Restate each of the lines given below, word for word.

## Dataset excerpt
++++++++++++++++++++
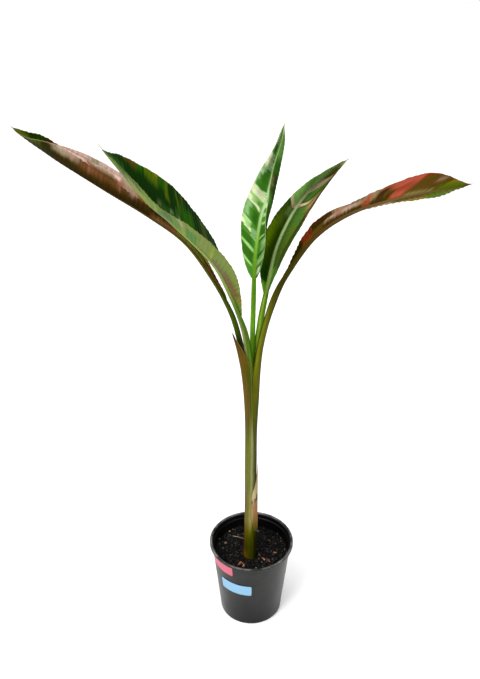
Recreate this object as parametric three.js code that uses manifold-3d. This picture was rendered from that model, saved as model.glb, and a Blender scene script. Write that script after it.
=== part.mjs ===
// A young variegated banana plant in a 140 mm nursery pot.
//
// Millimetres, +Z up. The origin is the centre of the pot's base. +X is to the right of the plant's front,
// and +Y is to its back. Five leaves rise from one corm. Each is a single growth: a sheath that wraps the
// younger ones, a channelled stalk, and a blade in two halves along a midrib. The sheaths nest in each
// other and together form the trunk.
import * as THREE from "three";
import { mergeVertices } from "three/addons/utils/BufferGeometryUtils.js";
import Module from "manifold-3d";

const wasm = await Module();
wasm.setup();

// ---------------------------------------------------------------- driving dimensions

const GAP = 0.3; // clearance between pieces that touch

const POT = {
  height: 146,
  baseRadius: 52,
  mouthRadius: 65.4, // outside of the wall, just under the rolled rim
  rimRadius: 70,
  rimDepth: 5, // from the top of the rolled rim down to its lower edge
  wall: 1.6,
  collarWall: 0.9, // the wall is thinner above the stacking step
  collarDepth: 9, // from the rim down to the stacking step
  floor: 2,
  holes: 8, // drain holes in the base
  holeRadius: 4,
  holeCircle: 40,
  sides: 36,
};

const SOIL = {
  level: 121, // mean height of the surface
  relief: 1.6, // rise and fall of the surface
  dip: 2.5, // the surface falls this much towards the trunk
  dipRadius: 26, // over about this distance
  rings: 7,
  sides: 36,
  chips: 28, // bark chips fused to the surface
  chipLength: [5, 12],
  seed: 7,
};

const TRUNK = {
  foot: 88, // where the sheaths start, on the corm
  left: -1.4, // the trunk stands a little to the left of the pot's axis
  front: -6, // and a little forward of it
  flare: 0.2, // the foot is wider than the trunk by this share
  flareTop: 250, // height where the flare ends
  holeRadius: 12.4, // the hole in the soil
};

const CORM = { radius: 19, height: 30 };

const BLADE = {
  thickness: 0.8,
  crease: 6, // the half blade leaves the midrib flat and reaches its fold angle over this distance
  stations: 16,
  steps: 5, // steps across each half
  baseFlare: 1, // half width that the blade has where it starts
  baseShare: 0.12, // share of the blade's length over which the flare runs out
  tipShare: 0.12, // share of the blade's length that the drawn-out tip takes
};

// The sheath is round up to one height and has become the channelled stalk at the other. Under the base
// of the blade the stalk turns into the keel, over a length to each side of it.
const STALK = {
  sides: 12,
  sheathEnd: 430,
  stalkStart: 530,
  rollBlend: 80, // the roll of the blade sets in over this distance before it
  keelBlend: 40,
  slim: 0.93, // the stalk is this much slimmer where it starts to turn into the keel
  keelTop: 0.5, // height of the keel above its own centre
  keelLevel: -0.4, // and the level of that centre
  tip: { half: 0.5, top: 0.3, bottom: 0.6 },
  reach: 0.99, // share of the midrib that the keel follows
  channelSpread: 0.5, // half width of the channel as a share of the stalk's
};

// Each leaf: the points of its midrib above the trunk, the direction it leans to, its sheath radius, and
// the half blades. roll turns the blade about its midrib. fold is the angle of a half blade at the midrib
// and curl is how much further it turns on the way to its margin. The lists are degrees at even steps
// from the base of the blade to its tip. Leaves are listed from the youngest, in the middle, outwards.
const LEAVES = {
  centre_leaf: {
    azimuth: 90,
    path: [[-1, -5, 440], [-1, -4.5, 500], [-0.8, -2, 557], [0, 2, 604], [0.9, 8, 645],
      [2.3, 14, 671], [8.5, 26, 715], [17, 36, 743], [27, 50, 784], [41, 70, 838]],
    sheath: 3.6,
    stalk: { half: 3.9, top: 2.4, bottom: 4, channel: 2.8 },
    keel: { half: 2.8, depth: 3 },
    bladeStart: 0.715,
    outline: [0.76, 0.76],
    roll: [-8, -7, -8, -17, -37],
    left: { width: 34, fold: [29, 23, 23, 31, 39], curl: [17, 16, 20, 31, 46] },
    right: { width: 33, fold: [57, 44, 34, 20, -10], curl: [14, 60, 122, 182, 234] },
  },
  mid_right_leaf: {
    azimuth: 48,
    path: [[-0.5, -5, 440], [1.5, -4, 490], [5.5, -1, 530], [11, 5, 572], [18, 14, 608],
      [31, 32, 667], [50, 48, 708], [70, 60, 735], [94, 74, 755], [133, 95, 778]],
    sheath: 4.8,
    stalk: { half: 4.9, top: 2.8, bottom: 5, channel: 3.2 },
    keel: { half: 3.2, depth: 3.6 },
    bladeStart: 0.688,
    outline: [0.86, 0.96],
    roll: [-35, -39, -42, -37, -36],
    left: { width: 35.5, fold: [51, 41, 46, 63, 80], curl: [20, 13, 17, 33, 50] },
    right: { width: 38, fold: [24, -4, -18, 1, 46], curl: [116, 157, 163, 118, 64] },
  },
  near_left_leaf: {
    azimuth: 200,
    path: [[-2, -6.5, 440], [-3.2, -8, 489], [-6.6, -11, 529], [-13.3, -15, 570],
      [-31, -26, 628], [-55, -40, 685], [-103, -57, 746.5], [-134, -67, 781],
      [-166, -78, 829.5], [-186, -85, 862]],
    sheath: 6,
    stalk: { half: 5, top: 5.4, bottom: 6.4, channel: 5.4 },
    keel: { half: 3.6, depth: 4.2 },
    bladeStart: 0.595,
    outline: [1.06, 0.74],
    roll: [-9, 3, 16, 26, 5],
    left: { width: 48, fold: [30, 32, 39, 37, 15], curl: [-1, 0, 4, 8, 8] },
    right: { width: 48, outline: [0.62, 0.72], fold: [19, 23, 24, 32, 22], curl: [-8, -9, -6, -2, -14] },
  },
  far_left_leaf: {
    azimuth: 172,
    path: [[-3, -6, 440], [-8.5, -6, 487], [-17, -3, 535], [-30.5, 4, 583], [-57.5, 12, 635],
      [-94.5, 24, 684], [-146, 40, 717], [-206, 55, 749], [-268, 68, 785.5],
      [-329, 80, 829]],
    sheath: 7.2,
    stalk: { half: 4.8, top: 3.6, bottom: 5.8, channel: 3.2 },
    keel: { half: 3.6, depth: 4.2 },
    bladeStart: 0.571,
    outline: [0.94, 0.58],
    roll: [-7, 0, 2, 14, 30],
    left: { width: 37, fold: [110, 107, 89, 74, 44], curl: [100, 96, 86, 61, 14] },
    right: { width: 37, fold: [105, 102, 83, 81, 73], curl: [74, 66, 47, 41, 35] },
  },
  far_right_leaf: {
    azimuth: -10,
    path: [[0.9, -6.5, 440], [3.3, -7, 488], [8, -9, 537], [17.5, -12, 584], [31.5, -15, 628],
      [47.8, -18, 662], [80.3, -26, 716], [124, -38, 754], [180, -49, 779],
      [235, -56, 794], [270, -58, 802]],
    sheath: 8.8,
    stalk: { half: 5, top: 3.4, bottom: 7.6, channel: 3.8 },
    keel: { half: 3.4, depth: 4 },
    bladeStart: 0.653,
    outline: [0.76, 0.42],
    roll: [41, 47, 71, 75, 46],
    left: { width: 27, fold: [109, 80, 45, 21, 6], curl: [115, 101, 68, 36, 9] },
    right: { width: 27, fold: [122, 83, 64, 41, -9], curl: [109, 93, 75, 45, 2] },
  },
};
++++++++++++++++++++
## Written answer
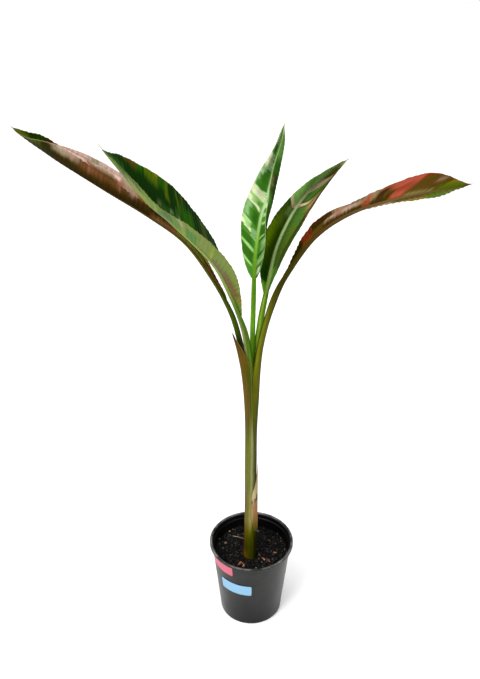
Recreate this object as parametric three.js code that uses manifold-3d. This picture was rendered from that model, saved as model.glb, and a Blender scene script. Write that script after it.
=== part.mjs ===
// A young variegated banana plant in a 140 mm nursery pot.
//
// Millimetres, +Z up. The origin is the centre of the pot's base. +X is to the right of the plant's front,
// and +Y is to its back. Five leaves rise from one corm. Each is a single growth: a sheath that wraps the
// younger ones, a channelled stalk, and a blade in two halves along a midrib. The sheaths nest in each
// other and together form the trunk.
import * as THREE from "three";
import { mergeVertices } from "three/addons/utils/BufferGeometryUtils.js";
import Module from "manifold-3d";

const wasm = await Module();
wasm.setup();

// ---------------------------------------------------------------- driving dimensions

const GAP = 0.3; // clearance between pieces that touch

const POT = {
  height: 146,
  baseRadius: 52,
  mouthRadius: 65.4, // outside of the wall, just under the rolled rim
  rimRadius: 70,
  rimDepth: 5, // from the top of the rolled rim down to its lower edge
  wall: 1.6,
  collarWall: 0.9, // the wall is thinner above the stacking step
  collarDepth: 9, // from the rim down to the stacking step
  floor: 2,
  holes: 8, // drain holes in the base
  holeRadius: 4,
  holeCircle: 40,
  sides: 36,
};

const SOIL = {
  level: 121, // mean height of the surface
  relief: 1.6, // rise and fall of the surface
  dip: 2.5, // the surface falls this much towards the trunk
  dipRadius: 26, // over about this distance
  rings: 7,
  sides: 36,
  chips: 28, // bark chips fused to the surface
  chipLength: [5, 12],
  seed: 7,
};

const TRUNK = {
  foot: 88, // where the sheaths start, on the corm
  left: -1.4, // the trunk stands a little to the left of the pot's axis
  front: -6, // and a little forward of it
  flare: 0.2, // the foot is wider than the trunk by this share
  flareTop: 250, // height where the flare ends
  holeRadius: 12.4, // the hole in the soil
};

const CORM = { radius: 19, height: 30 };

const BLADE = {
  thickness: 0.8,
  crease: 6, // the half blade leaves the midrib flat and reaches its fold angle over this distance
  stations: 16,
  steps: 5, // steps across each half
  baseFlare: 1, // half width that the blade has where it starts
  baseShare: 0.12, // share of the blade's length over which the flare runs out
  tipShare: 0.12, // share of the blade's length that the drawn-out tip takes
};

// The sheath is round up to one height and has become the channelled stalk at the other. Under the base
// of the blade the stalk turns into the keel, over a length to each side of it.
const STALK = {
  sides: 12,
  sheathEnd: 430,
  stalkStart: 530,
  rollBlend: 80, // the roll of the blade sets in over this distance before it
  keelBlend: 40,
  slim: 0.93, // the stalk is this much slimmer where it starts to turn into the keel
  keelTop: 0.5, // height of the keel above its own centre
  keelLevel: -0.4, // and the level of that centre
  tip: { half: 0.5, top: 0.3, bottom: 0.6 },
  reach: 0.99, // share of the midrib that the keel follows
  channelSpread: 0.5, // half width of the channel as a share of the stalk's
};

// Each leaf: the points of its midrib above the trunk, the direction it leans to, its sheath radius, and
// the half blades. roll turns the blade about its midrib. fold is the angle of a half blade at the midrib
// and curl is how much further it turns on the way to its margin. The lists are degrees at even steps
// from the base of the blade to its tip. Leaves are listed from the youngest, in the middle, outwards.
const LEAVES = {
  centre_leaf: {
    azimuth: 90,
    path: [[-1, -5, 440], [-1, -4.5, 500], [-0.8, -2, 557], [0, 2, 604], [0.9, 8, 645],
      [2.3, 14, 671], [8.5, 26, 715], [17, 36, 743], [27, 50, 784], [41, 70, 838]],
    sheath: 3.6,
    stalk: { half: 3.9, top: 2.4, bottom: 4, channel: 2.8 },
    keel: { half: 2.8, depth: 3 },
    bladeStart: 0.715,
    outline: [0.76, 0.76],
    roll: [-8, -7, -8, -17, -37],
    left: { width: 34, fold: [29, 23, 23, 31, 39], curl: [17, 16, 20, 31, 46] },
    right: { width: 33, fold: [57, 44, 34, 20, -10], curl: [14, 60, 122, 182, 234] },
  },
  mid_right_leaf: {
    azimuth: 48,
    path: [[-0.5, -5, 440], [1.5, -4, 490], [5.5, -1, 530], [11, 5, 572], [18, 14, 608],
      [31, 32, 667], [50, 48, 708], [70, 60, 735], [94, 74, 755], [133, 95, 778]],
    sheath: 4.8,
    stalk: { half: 4.9, top: 2.8, bottom: 5, channel: 3.2 },
    keel: { half: 3.2, depth: 3.6 },
    bladeStart: 0.688,
    outline: [0.86, 0.96],
    roll: [-35, -39, -42, -37, -36],
    left: { width: 35.5, fold: [51, 41, 46, 63, 80], curl: [20, 13, 17, 33, 50] },
    right: { width: 38, fold: [24, -4, -18, 1, 46], curl: [116, 157, 163, 118, 64] },
  },
  near_left_leaf: {
    azimuth: 200,
    path: [[-2, -6.5, 440], [-3.2, -8, 489], [-6.6, -11, 529], [-13.3, -15, 570],
      [-31, -26, 628], [-55, -40, 685], [-103, -57, 746.5], [-134, -67, 781],
      [-166, -78, 829.5], [-186, -85, 862]],
    sheath: 6,
    stalk: { half: 5, top: 5.4, bottom: 6.4, channel: 5.4 },
    keel: { half: 3.6, depth: 4.2 },
    bladeStart: 0.595,
    outline: [1.06, 0.74],
    roll: [-9, 3, 16, 26, 5],
    left: { width: 48, fold: [30, 32, 39, 37, 15], curl: [-1, 0, 4, 8, 8] },
    right: { width: 48, outline: [0.62, 0.72], fold: [19, 23, 24, 32, 22], curl: [-8, -9, -6, -2, -14] },
  },
  far_left_leaf: {
    azimuth: 172,
    path: [[-3, -6, 440], [-8.5, -6, 487], [-17, -3, 535], [-30.5, 4, 583], [-57.5, 12, 635],
      [-94.5, 24, 684], [-146, 40, 717], [-206, 55, 749], [-268, 68, 785.5],
      [-329, 80, 829]],
    sheath: 7.2,
    stalk: { half: 4.8, top: 3.6, bottom: 5.8, channel: 3.2 },
    keel: { half: 3.6, depth: 4.2 },
    bladeStart: 0.571,
    outline: [0.94, 0.58],
    roll: [-7, 0, 2, 14, 30],
    left: { width: 37, fold: [110, 107, 89, 74, 44], curl: [100, 96, 86, 61, 14] },
    right: { width: 37, fold: [105, 102, 83, 81, 73], curl: [74, 66, 47, 41, 35] },
  },
  far_right_leaf: {
    azimuth: -10,
    path: [[0.9, -6.5, 440], [3.3, -7, 488], [8, -9, 537], [17.5, -12, 584], [31.5, -15, 628],
      [47.8, -18, 662], [80.3, -26, 716], [124, -38, 754], [180, -49, 779],
      [235, -56, 794], [270, -58, 802]],
    sheath: 8.8,
    stalk: { half: 5, top: 3.4, bottom: 7.6, channel: 3.8 },
    keel: { half: 3.4, depth: 4 },
    bladeStart: 0.653,
    outline: [0.76, 0.42],
    roll: [41, 47, 71, 75, 46],
    left: { width: 27, fold: [109, 80, 45, 21, 6], curl: [115, 101, 68, 36, 9] },
    right: { width: 27, fold: [122, 83, 64, 41, -9], curl: [109, 93, 75, 45, 2] },
  },
};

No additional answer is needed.